Have you noticed that now they seem to have got their way, UK bank chiefs are keeping a very low profile? "That’s exactly as it should be," a source said. "None of us want to hear from these overpaid egomaniacs."
But isn’t it a bit boring that we don’t have any more episodes of ‘Big, bad bank CEO versus little, down-trodden UK citizen’? Apart from a dark hint that the H and S in HSBC might be of consequence when it came to where the bank was headquartered, we’ve hardly heard or seen Stuart Gulliver. Lloyds’ Horta-Osório is the new boy and so is ducking out of sight. And as for RBS, am I the only person who has difficulty remembering the name of its chief executive? One has to secretly give thanks for the glamour, in an otherwise grey world, provided by Barclays’ Bob Diamond. The Financial Times recently devoted several paragraphs to a story that the sparkling Diamond had hosted a fundraising cocktail party at his Chelsea home for New York senator Kirsten Gillibrand. The paper claimed that 25 people, mostly London-based US financiers, paid a $2,500 "requested donation" towards Gillibrand’s re-election campaign. Now I wonder if that was $2,500 a couple or $2,500 a plate? Obviously if you amortize the entry fee over the number of canapés nibbled, the return on equity devoured would be paltry. But which of us would not have loved to be there? Naguib Kheraj
Might Naguib Kheraj have been a paying guest at the function? Although not a London-based US financier, Kheraj is an FOB (friend of Bob) and a previous Barclays finance director. He officially left the firm in the spring of 2007 when a new finance director, Chris Lucas, was appointed. However, Kheraj lingered on as an adviser on the poorly judged and ill-timed bid for ABN Amro. Now, after a few years at JPMorgan Cazenove and a remarkably short interlude at Lazard International, Kheraj has bounced back to Barclays as a vice-chairman. According to the press release, Kheraj will be a senior adviser on a range of commercial and policy matters to Bob Diamond and Chris Lucas as well as other members of management across Barclays’ global operations. Diamond is quoted: "I look forward to working with Naguib as a colleague once again. He made a significant contribution as a member of the management team, and we valued his insight immensely as an external adviser. His knowledge and experience will be a huge asset to Barclays during the months and years to come." Kheraj will split his time between the UK bank and charitable activities. An insider murmurs: "Naguib has a good strategic brain and Bob trusts him."

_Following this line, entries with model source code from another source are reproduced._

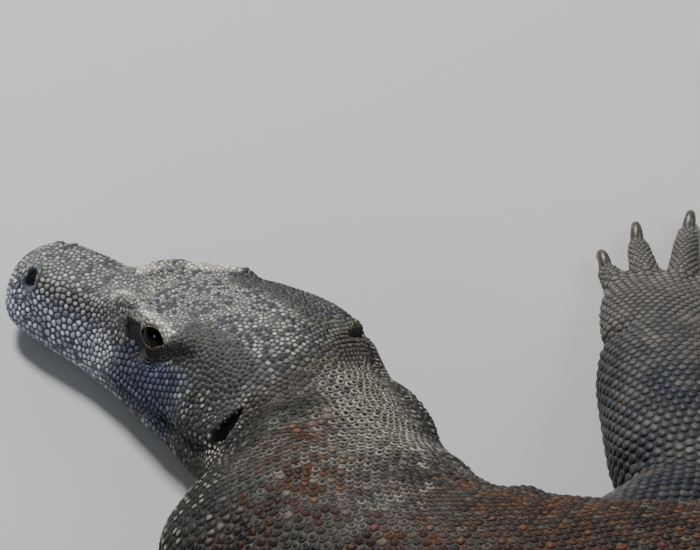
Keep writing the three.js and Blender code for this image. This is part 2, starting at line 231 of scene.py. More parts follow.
# ---------------------------------------------------------------- mesh helpers
def noise(points, size, seed):
    """Smooth noise from 0 to 1 over space, with lumps of about the given size."""
    cell = np.asarray(points, float) / size + 1000.37 * (seed + 1)
    base = np.floor(cell).astype(np.int64)
    t = cell - base
    t = t * t * (3 - 2 * t)
    total = np.zeros(len(cell))
    for corner in np.ndindex(2, 2, 2):
        at = base + corner
        mixed = (at[:, 0] * 73856093) ^ (at[:, 1] * 19349663) ^ (at[:, 2] * 83492791) ^ (seed * 2654435761)
        mixed = (mixed ^ (mixed >> 13)) * 1274126177 & 0x7FFFFFFF
        share = np.prod(np.where(corner, t, 1 - t), axis=1)
        total += share * ((mixed ^ (mixed >> 11)) % 65536) / 65535
    return total


def in_scene(name, data):
    """An object of the scene that shows this mesh, light or camera."""
    made = bpy.data.objects.new(name, data)
    bpy.context.scene.collection.objects.link(made)
    return made


def make_object(name, points, faces):
    """A mesh object from points in millimetres and its faces."""
    mesh = bpy.data.meshes.new(name)
    mesh.from_pydata((np.asarray(points) * MM).tolist(), [], faces)
    mesh.validate()
    return in_scene(name, mesh)


def shade_smooth(mesh):
    """Shades a mesh without facets."""
    mesh.polygons.foreach_set("use_smooth", np.ones(len(mesh.polygons), bool))


def set_values(mesh, name, values):
    """Puts a number or a colour on each point of a mesh, for its material."""
    if values.ndim == 1:
        layer = mesh.attributes.new(name, "FLOAT", "POINT")
        layer.data.foreach_set("value", values.astype(np.float32))
    else:
        layer = mesh.attributes.new(name, "FLOAT_COLOR", "POINT")
        layer.data.foreach_set("color", np.c_[values, np.ones(len(values))].astype(np.float32).ravel())


def coordinates(mesh):
    """A mesh's points in millimetres."""
    flat = np.empty(len(mesh.vertices) * 3)
    mesh.vertices.foreach_get("co", flat)
    return flat.reshape(-1, 3) / MM


def set_coordinates(mesh, points):
    """Moves a mesh's points, given in millimetres."""
    mesh.vertices.foreach_set("co", (points * MM).astype(np.float32).ravel())
    mesh.update()


def tree_of(points):
    """A tree that finds the nearest of these points."""
    tree = KDTree(len(points))
    for i, p in enumerate(points.tolist()):
        tree.insert(p, i)
    tree.balance()
    return tree


def nearest_of(tree, points):
    """The number of the tree's nearest point, for each of these."""
    return np.array([tree.find(p)[1] for p in points.tolist()])


def loft(rings):
    """Points and faces of a closed skin through an array of rings: rows, sides, 3."""
    rows, sides = rings.shape[:2]
    points = np.vstack([rings.reshape(-1, 3), rings[0].mean(axis=0), rings[-1].mean(axis=0)])
    faces = []
    for row in range(rows - 1):
        for j in range(sides):
            k = (j + 1) % sides
            faces.append((row * sides + j, row * sides + k, (row + 1) * sides + k, (row + 1) * sides + j))
    first, last = rows * sides, rows * sides + 1
    for j in range(sides):
        k = (j + 1) % sides
        faces.append((first, k, j))
        faces.append((last, (rows - 1) * sides + j, (rows - 1) * sides + k))
    return points, faces


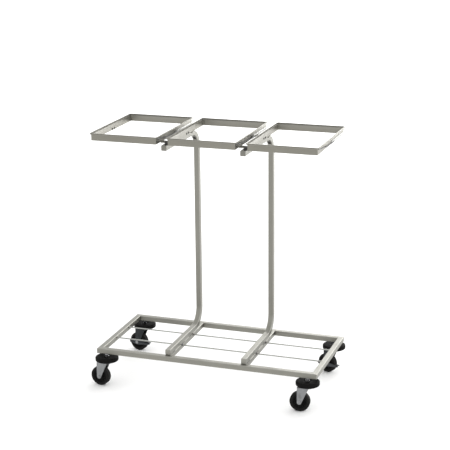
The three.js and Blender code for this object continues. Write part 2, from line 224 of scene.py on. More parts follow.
tubeSteelLook = dict(
    metallic=0.88, pale=(0.272, 0.268, 0.238, 1), dark=(0.212, 0.208, 0.184, 1), bare=(0.36, 0.355, 0.325, 1),
    rough=0.38, streak=16, across=1500, cloud=7, rub=22, edge=0.7, bump=0.10,
)
frameSteelLook = dict(
    tubeSteelLook, pale=(0.268, 0.259, 0.226, 1), dark=(0.205, 0.198, 0.171, 1), across=1900, rub=30,
    edge=0.35,
)
strapSteelLook = dict(tubeSteelLook, rough=0.42, across=1100, streak=60)
springSteelLook = dict(
    tubeSteelLook, pale=(0.30, 0.30, 0.285, 1), dark=(0.20, 0.20, 0.19, 1), rough=0.3, across=2600, streak=30,
    bump=0.06,
)
fingerSteelLook = dict(
    springSteelLook, metallic=0.3, pale=(0.035, 0.035, 0.034, 1), dark=(0.018, 0.018, 0.018, 1),
    bare=(0.08, 0.08, 0.078, 1), rough=0.5,
)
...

I remain bemused by the Kheraj saga. As I wrote in my March column (see Abigail with attitude: In exile), it is hard to understand why such an intelligent person was unable to sort out his diary commitments so as to accommodate the role he had agreed to undertake at Lazard. I am not however as negative on Kheraj’s reappearance as one source, who groaned: "Oh for goodness sake, it’s just jobs for the boys." Nevertheless, I remain as unimpressed by the vice-chairman title as I was five years ago when I wrote in one of my early Euromoney columns: "Whenever anyone hands me a card with the title ‘vice-chairman’ emblazoned on it, I mentally file them in the graveyard section of my Rolodex. Do you know a real ‘player’ who is a vice-chairman? The initials VC for me are synonymous with virtually comatose and voiceless cipher." No one who has worked with Kheraj (we were colleagues years ago) could accuse him of being comatose or voiceless, although he does have a tendency to speak softly. Perhaps he will prove the exception to my VC rule.
Kheraj was briefly chief executive of Lazard International. Shortly after he bolted from the firm, we received news that 62-year-old Ken Costa, chairman of Lazard International, had also resigned. To lose one senior employee is odd, to lose two in six weeks hints at turmoil at the top. Lazard was unforthcoming about the reasons for Costa’s departure and Costa himself could not be reached for comment. But I am starting to wonder if all is well at the international operations of Lazard. It will be interesting to see the first-quarter results, which will be released shortly after we go to press.
Bank of America
Commentators were also taken aback by a change of senior personnel at Bank of America. In April, after only a year, the firm replaced its CFO, Chuck Noski, with Bruce Thompson, the bank’s chief risk officer. Glenn Schorr, an analyst at Nomura, wrote that the replacement of Noski was an "eyebrow-raising event". The reassignment of Noski came shortly after a communications mishap concerning a potential increase in the bank’s dividend. According to the Wall Street Journal, an SEC filing, referring to the fact that the Federal Reserve had objected to such an increase, had not been seen by Noski or Neil Cotty, the chief accounting officer. This filing was slightly different from an earlier statement on the matter that did not allude to the Fed’s objection. All this looks messy and – some might say – unprofessional. I have previously expressed concerns about the bank being headquartered in Charlotte, that well-known global financial centre. Might the double-D (divi disaster) have occurred because senior officials were scattered in various locations?
I understand that Noski worked from Los Angeles. Even so, one might wonder why the bank finds internal communication so arduous in this era of the internet and mobile phone. Chief executive Brian Moynihan has ordered an internal inquiry into the matter. Noski will remain with the bank as a vice-chairman – need I say more?
Amidst all this confusion, I am delighted to report that there is also clarity. Over at the investment bank, chief executive Tom Montag has issued an edict appointing three co-heads of the client side of the business. This reorganization is meant to integrate more effectively the former Bank of America and Merrill Lynch wholesale client origination efforts. Paul Donofrio, Christian Meissner and Michael Rubinoff will take joint global responsibility although each man has a separate area of focus. I am pleased for Meissner, who joined the bank last summer from Nomura. He now has a much larger role as his previous sphere of influence was limited to the EMEA region. I have liked Meissner ever since I obtained his mobile number from a mutual friend and rang him up to berate him about some perceived misdemeanour at Nomura. He could not have been more charming on that occasion and he continues to be a delight to deal with: unstuffy and open. I wish him well in his new role.